What You Wear to the Gym May Be Holding You Back
By Lauren Turinetti | January 23, 2018
Athletic wear is very popular at the moment — in fact, it’s so popular that it’s spurred a new word on the runways: “athleisure.” But you may not be buying into what you perceive to be overpriced hype. After all, what’s wrong with a pair of old shorts and a cotton t-shirt? Athletic wear is about much more than just looking cute at the gym; it’s incredibly functional, and can even enhance your workout.
Running Shoes vs Sneakers
Running shoes are characterized by extensive cushioning and a design that prioritizes wicking sweat and keeping feet cool. This paired with their snug fit enables you to run around with the confidence and relative comfort you need to run for as long as you want.
Running shoes aren’t always the best fit, however. For example, if you’re lifting weights, cushioning needs to take a back seat to stability — which you can get with the thinner sole and ankle support of a weight lifting shoe. In fact, minimalist sneakers like Converse can actually be great for weight lifting.
Sports Bras vs Normal Bras
Normal bras come in a variety of colors, shapes, and fits, but they all have one thing in common: they are designed for everyday use and activity. A normal bra simply doesn’t provide the support or functionality that a woman needs during athletic activities.

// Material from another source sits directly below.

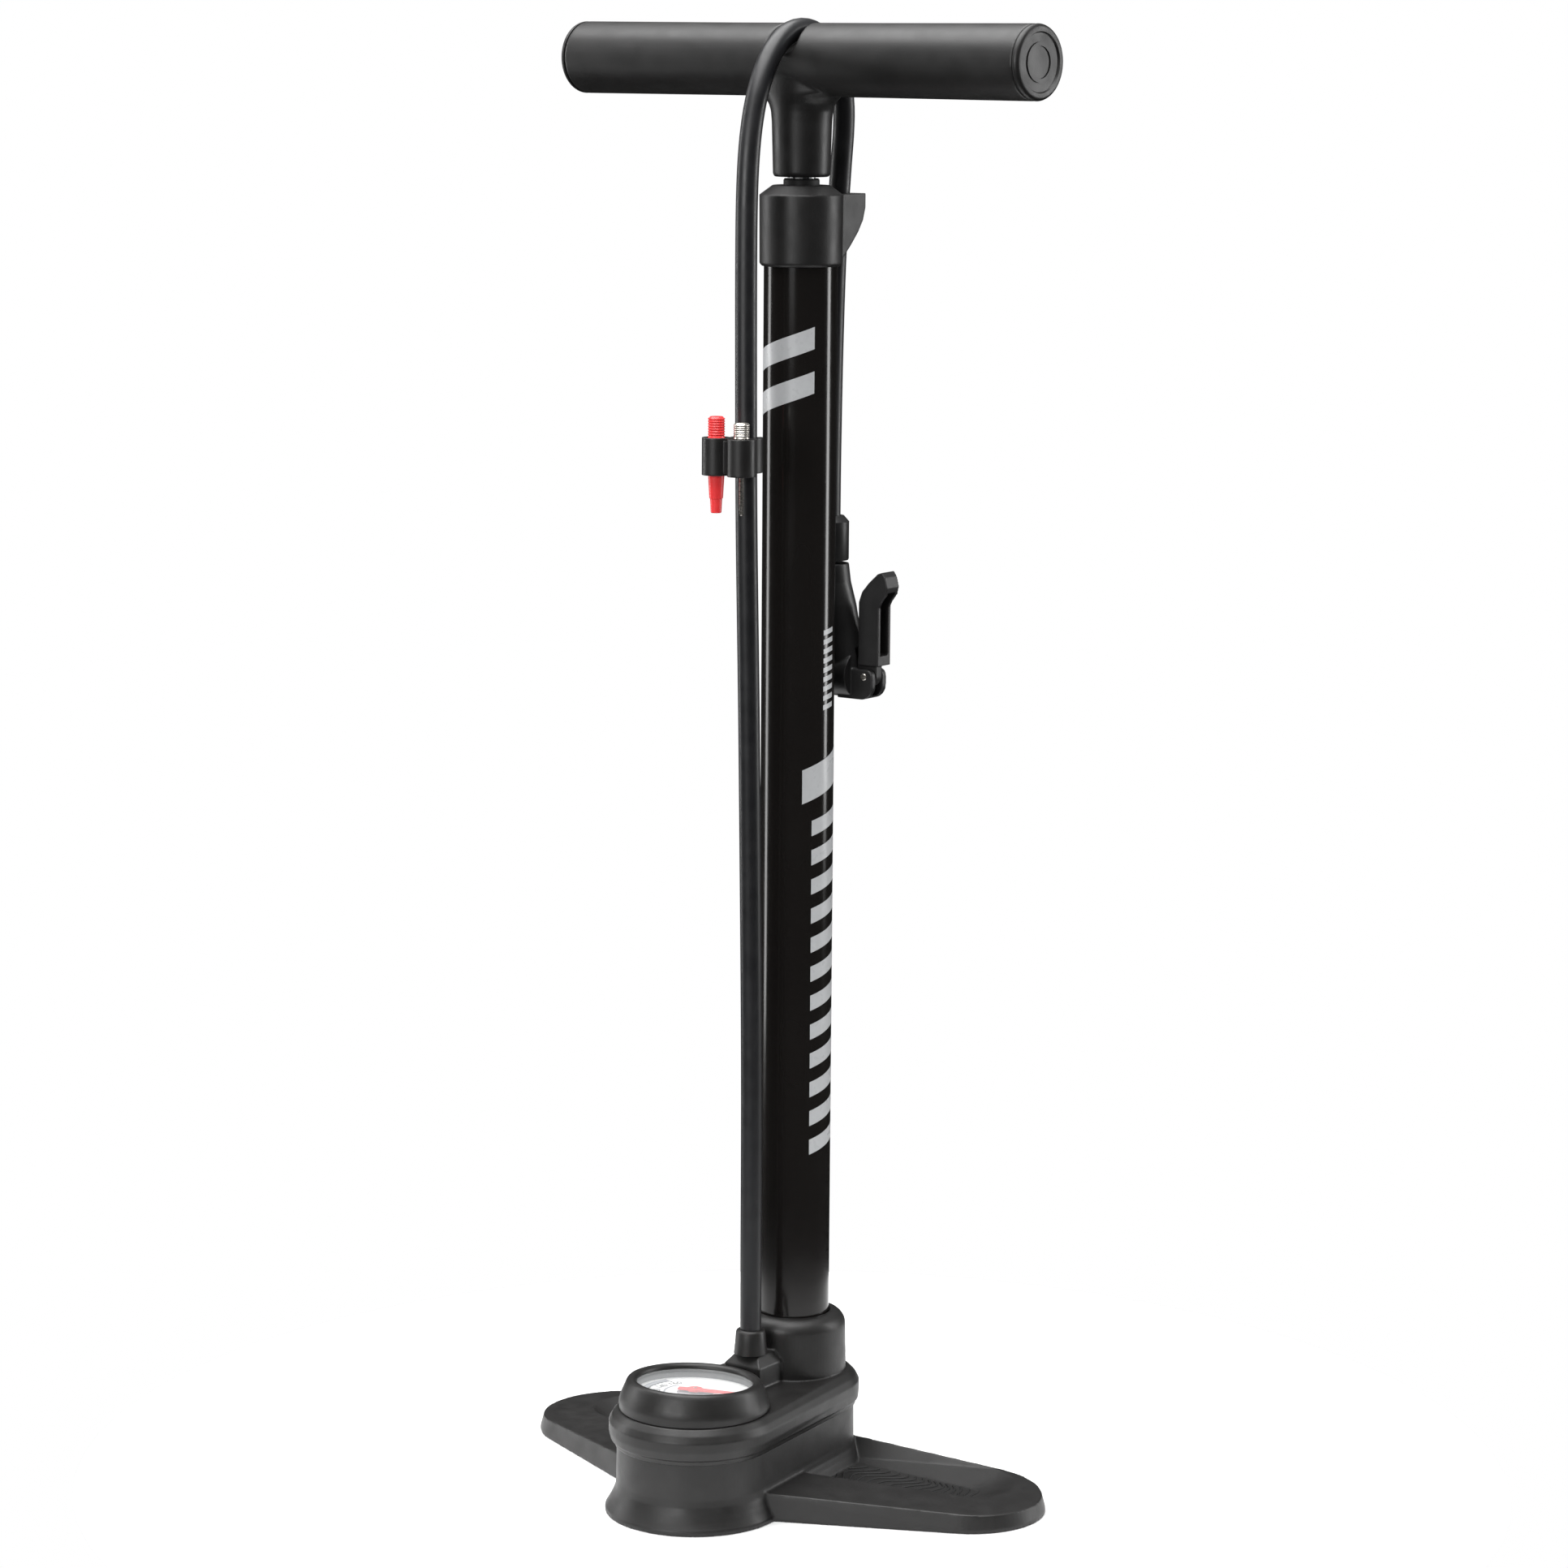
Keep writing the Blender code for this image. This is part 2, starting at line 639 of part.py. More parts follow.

Sports bras fit tightly over a woman’s chest to keep everything in place while she exercises, runs, and competes. Sports bras are made from firm material which stretches and gives, but only enough to provide comfort while preventing the bouncing which can make exercise very uncomfortable for women. For best fit, choose a bra that matches the support required by your chosen activity. Note that most “high fashion” sports bras generally provide less support than their plainer counterparts.
Compression Underwear vs Standard
Standard, everyday underwear is often made from cotton and synthetic fabrics, designed to breathe while providing comfort. Not a bad combination, but it could be better.
Compression underwear is well known for improving blood flow and possibly enhancing muscle performance at the gym, but it serves other functions that are essential to the athletic man. Like the sports bra, compression underwear provides the unique support than men need. It also helps manage sweat accumulation that causes chafing, and in turn controls odor. And if the activity demands, don’t forget to add the additional protection of an athletic cup.
Cotton vs Athletic Fabric
Both cotton and wool become heavier when water is added. This makes them stronger, but it weighs down the fabric and causes it to sag in bunchy, damp loops around your body. When you’re working up a sweat on the treadmill or on the track, the last thing you need to to be distracted by loose fabric flapping around everywhere.
Athletic fabrics like polypropylene, spandex, polyester blends, and even wool help sweat evaporate from your body quickly, keeping you comfortable. Cotton stops being breathable as soon as it is wet.
Athletic fabrics are also designed to help prevent the friction that causes painful chafing which can cut a good workout short. Fitness wear is often also cut for a closer fit so you don’t have to worry about excess fabric getting in the way. If chafing is a problem for you, make sure to choose athletic shorts longer than mid-thigh, and shirts with sleeves.
You don’t need to spend a fortune on the latest Under Armour fitness line (although soon you may find yourself eying them), but being conscious of what you wear to the gym can help you lift more and run longer with fewer injuries.